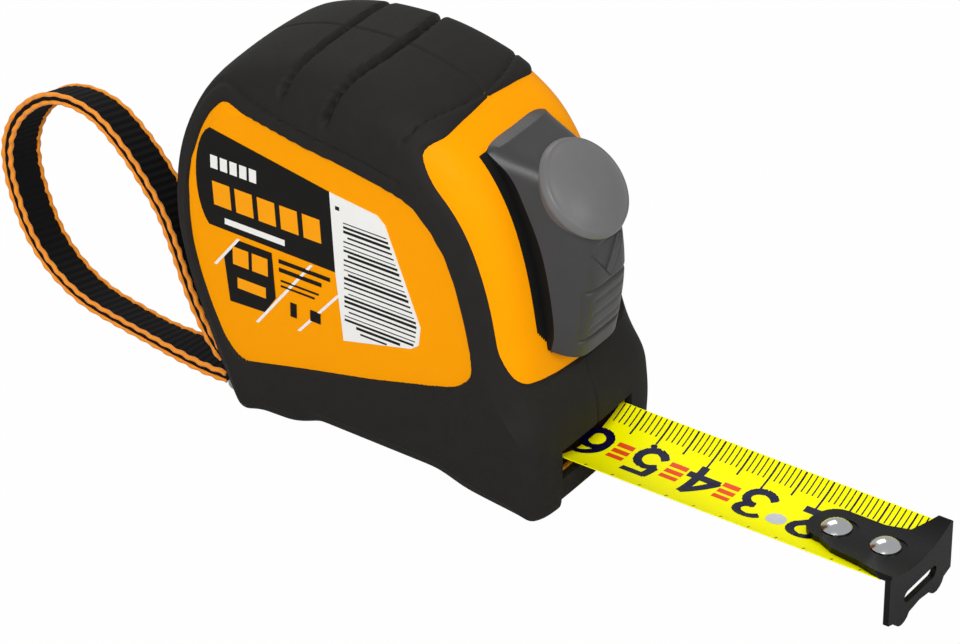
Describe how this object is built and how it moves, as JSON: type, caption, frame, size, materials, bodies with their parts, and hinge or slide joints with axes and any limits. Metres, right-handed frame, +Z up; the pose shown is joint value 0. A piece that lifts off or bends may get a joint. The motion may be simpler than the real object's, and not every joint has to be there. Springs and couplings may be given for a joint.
{
  "type": "tape measure",
  "caption": "Pocket tape measure: two-part case with moulded grips, sprung reel, curled steel blade with a floating end hook, thumb lock and wrist strap.",
  "frame": {"origin": "on the base's plane, under the reel's axle, half way across the case", "axes": "+X forward, the way the blade leaves the mouth; +Y to the user's left, along the reel's axle; +Z up"},
  "size_m": [0.1688, 0.035, 0.0705],
  "materials": {
    "orange_abs": "moulded ABS, satin gloss",
    "grip_rubber": "matte moulded rubber, fine spark texture",
    "label_film": "printed film",
    "zinc_steel": "zinc plated",
    "webbing": "woven nylon webbing with orange edge cords",
    "blade_enamel": "gloss yellow enamel on spring steel",
    "reel_plastic": "natural acetal",
    "spring_steel": "blued strip",
    "nickel": "polished nickel",
    "black_steel": "black oxide, satin",
    "button_plastic": "satin moulded plastic",
    "brake_rubber": "matte"
  },
  "bodies": {
    "case": {"right_shell": "orange_abs", "left_shell": "orange_abs", "right_grip": "grip_rubber", "left_grip": "grip_rubber", "right_label": "label_film", "left_label": "label_film", "case_screws": "zinc_steel", "strap_pin": "zinc_steel", "wrist_strap": "webbing", "mouth_bumper": "grip_rubber", "mouth_guide": "zinc_steel", "spring_arbor": "zinc_steel", "blade_lead": "blade_enamel"},
    "reel": {"reel_drum": "reel_plastic", "drum_cap": "reel_plastic", "reel_washers": "reel_plastic", "power_spring": "spring_steel", "blade_coil": "blade_enamel"},
    "blade": {"blade": "blade_enamel", "hook_rivets": "nickel"},
    "hook": {"end_hook": "black_steel"},
    "lock": {"lock_button": "button_plastic", "lock_slider": "button_plastic", "brake_shoe": "brake_rubber"}
  },
  "joints": [
    {"name": "reel_spin", "type": "hinge", "parent": "case", "child": "reel", "pos_m": [0, 0, 0.037], "axis": [0, 1, 0], "range_deg": [0, 151]},
    {"name": "blade_slide", "type": "slide", "parent": "case", "child": "blade", "axis": [1, 0, 0], "range_m": [-0.0575, 0]},
    {"name": "hook_float", "type": "slide", "parent": "blade", "child": "hook", "axis": [1, 0, 0], "range_m": [-0.001, 0]},
    {"name": "lock_slide", "type": "slide", "parent": "case", "child": "lock", "axis": [-0.2419, 0, 0.9703], "range_m": [0, 0.006]}
  ],
  "couplings": [
    {"joint": "blade_slide", "follows": "reel_spin", "m_per_rad": -0.0215}
  ]
}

**Set problem**
Copy all lines of the listing above that contain the string "materials".

**Reply**
Describe how this object is built and how it moves, as JSON: type, caption, frame, size, materials, bodies with their parts, and hinge or slide joints with axes and any limits. Metres, right-handed frame, +Z up; the pose shown is joint value 0. A piece that lifts off or bends may get a joint. The motion may be simpler than the real object's, and not every joint has to be there. Springs and couplings may be given for a joint.
  "materials": {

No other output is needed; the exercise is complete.